The first portion of this book was written at intervals
between 1885 and 1887, during my tenure of the post
of Her Majesty's minister at Bangkok. I had but
recently left Japan after a residence extending, with two
seasons of home leave, from September 1862 to the last days
of December 1882, and my recollection of what had occurred
during any part of those twenty years was still quite fresh. A diary kept almost uninterruptedly from the day I quitted
home in November 1861 constituted the foundation, while my
memory enabled me to supply additional details. It had
never been my purpose to relate my diplomatic experiences
in different parts of the world, which came finally to be spread
over a period of altogether forty-five years, and I therefore
confined myself to one of the most interesting episodes in
which I have been concerned.
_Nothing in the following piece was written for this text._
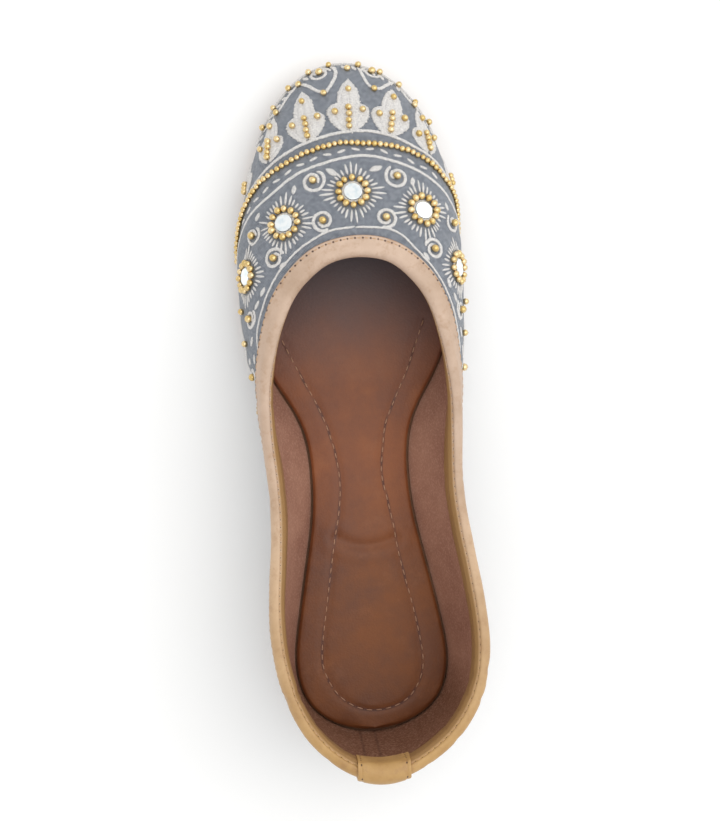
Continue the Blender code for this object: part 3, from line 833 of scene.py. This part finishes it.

This comprised the series of
events that culminated in the restoration of the direct rule of
the ancient line of sovereigns of Japan which had remained in
abeyance for over six hundred years. Such a change involved
the substitution of the comparatively modern city of Yedo,
under the name of Tokio, for the more ancient Kioto, which
had already become the capital long before Japan was heard
of in the western world.
When I departed from Siam in 1887 I laid the unfinished
manuscript aside, and did not look at it again until September
1919, when some of my younger relations, to whom I had
shown it, suggested that it ought to be completed. This
second portion is largely a transcript of my journals, supplemented from papers drawn up by me which were included in the Confidential Print of the time and by letters to my chief
Sir Harry Parkes which have been published elsewhere.
Letters to my mother have furnished some particulars that were omitted from the diaries.
Part of the volume may read like a repetition of a few pages
from my friend the late Lord Redesdale's " Memories," for
when he was engaged on that work he borrowed some of my
journals of the time we had spent together in Japan. But
I have not referred to his volumes while writing my own.